The goal is flexibility, not perfection.
Your catch-all soup doesn’t need to be a masterpiece—just warm, nourishing, and made from what you’ve got.
You can even assign a night each week for this purpose: call it Leftover Night, Fridge Cleanout Friday, or “Kitchen Sink Sunday.”
It’s a built-in ritual that helps prevent waste and frees you from planning yet another dinner from scratch.
4. Rethink Portion Sizes at Every Step
Here’s a quiet way food waste creeps in: portions that are just too much.
It starts when you cook more than needed. Then you serve extra-big plates. Then you scrape half of it into the trash because no one finished it, and leftovers weren’t saved properly.
The antidote? Start smaller—whether it’s cooking one less cup of pasta or serving less rice on each plate.
It’s always easier to add more than it is to store uneaten food no one wants the next day.
Teach your household that seconds are always available.
And when eating out, normalize sharing meals or boxing half immediately. Reducing waste starts before the food even hits your plate.
5. Embrace Your Freezer Like It’s Your Pantry Extension
Your freezer is a miracle worker, if you let it be.
It’s not just for frozen peas and mystery leftovers. It can save meals, ingredients, and even your future self.
If your bread’s going stale? Freeze it. Bananas turning brown? Slice and freeze for smoothies.
Got extra cooked beans, soups, or shredded chicken? Freeze in meal-sized portions.
Label and date everything, and keep a simple inventory list nearby so things don’t vanish into the ice abyss.
Remember: your freezer doesn’t just save food—it buys you time and options. It turns tonight’s “I’m too tired to cook” into “Oh look, chili from last week.”
6. Know What Expiration Dates Actually Mean
Here’s a truth bomb: most expiration dates are not about safety.
“Sell by” tells stores when to stop selling it.
“Best by” refers to peak freshness—not whether it’ll poison you tomorrow.
And “use by” is often a manufacturer’s best guess, not a hard rule.
Learning to trust your senses—smell, appearance, taste—can save you from tossing perfectly good food.
Use caution, of course. But don’t assume that date = spoiled. In many cases, that food has days (or even weeks) of usability left.
Get curious. Read up on food storage. Apps like “Too Good To Go” or “StillTasty” help guide you on what’s really okay.
7. Turn Scraps Into Second Chances
Food scraps aren’t waste—they’re often just underutilized.
Carrot tops?

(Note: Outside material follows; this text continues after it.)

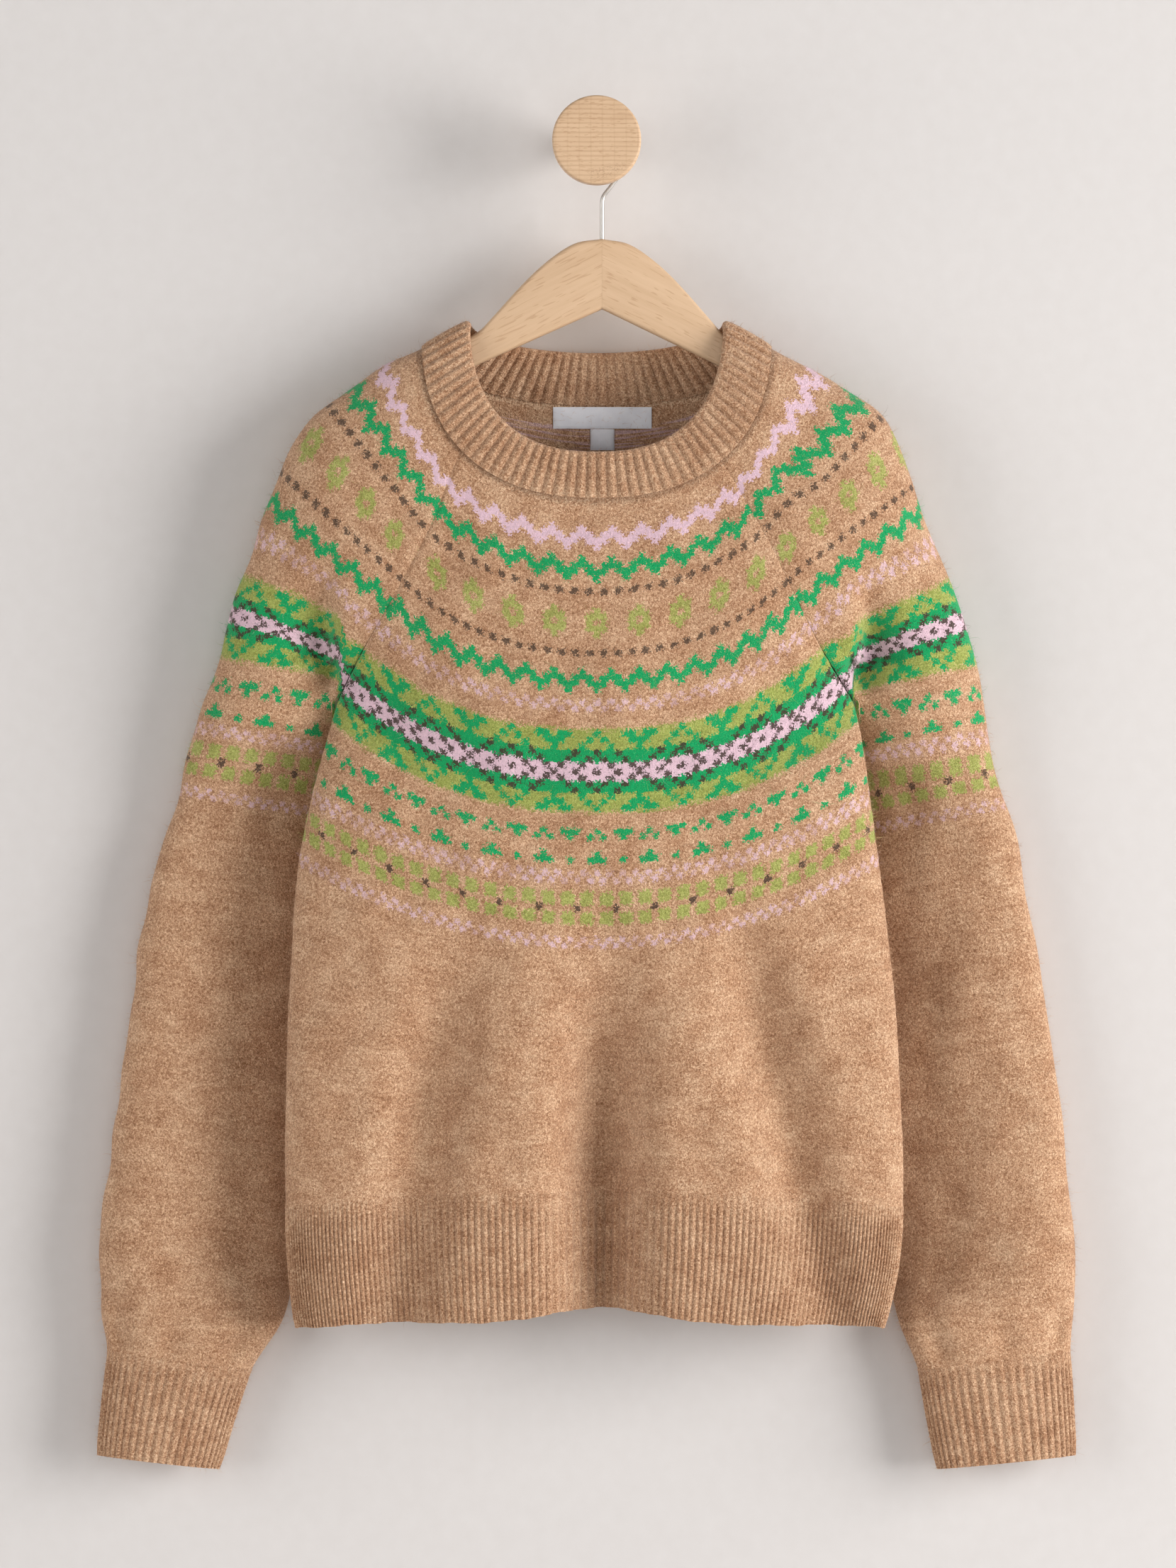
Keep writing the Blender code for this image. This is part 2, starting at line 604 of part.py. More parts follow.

Pesto or stir-fry.
Herb stems? Chop for soup or broth.
Apple peels? Cinnamon crisps.
Broccoli stalks? Grated slaw or soup base.
Start a freezer bag for broth scraps—onion skins, celery ends, herb stems—and when it’s full, simmer a rich vegetable broth for soups or risottos.
This mindset flip changes everything. Suddenly your trash becomes treasure—and your grocery haul stretches way further.
8. Stop Bulk Buying If It Doesn’t Fit Your Life
Buying in bulk sounds smart… until you’re throwing out five moldy avocados or a bag of wilted greens.
If you’re not actually using what you buy in time, those “deals” are just disguised losses.
Bulk only makes sense when you can store it, freeze it, or share it.
Think realistically: how many apples will your household actually eat in a week?
What perishable item always goes bad before you finish it?
Instead of chasing value by volume, chase value by usefulness.
A smaller pack that gets eaten is a better deal than a bulk one that ends up in the bin.
9. Normalize “Ugly” Food and Discount Sections
Not every fruit has to be photo-ready.
In fact, the misshapen, bruised, or imperfect produce often tastes just as good—and costs less.
Look for the discount bin at your grocery store. Many stores sell overripe or odd-looking produce, bakery goods near their sell-by date, or dairy items at a markdown.
Don’t be afraid to build meals around these bargains. That slightly soft tomato can still become salsa. The spotted banana is perfect for banana bread.
Normalizing imperfect food isn’t just thrifty—it’s anti-waste, anti-shame, and deeply practical.
10. Make “No Waste” Feel Good, Not Guilt-Driven
If you make this a guilt project, it won’t last.
But if you treat reducing food waste as a game, a rhythm, or a form of self-care? It becomes a lifestyle.
Celebrate small wins: an empty fridge before your next shop. A fridge-cleanout soup that turns out delicious. Using every herb in a bunch.
Share your wins with family, roommates, or friends. It creates a ripple effect—and makes the effort feel seen.
When you create a life where food gets used fully, you save money, support the planet, and feel just a little more in control of your space.
🌿 Start With What’s Already in Your Fridge
Reducing food waste isn’t about being perfect—it’s about being present.
The food you have right now is the best place to begin.
Pick one small shift: Maybe it’s setting up a “use first” bin.
Maybe it’s freezing your leftovers tonight instead of tossing them tomorrow.
Whatever it is, let it be doable. Let it be kind. Let it feel like care—for your wallet, your home, and your time.
Because the truth is, every time you use what you already have, you’re creating something powerful: a habit of enough.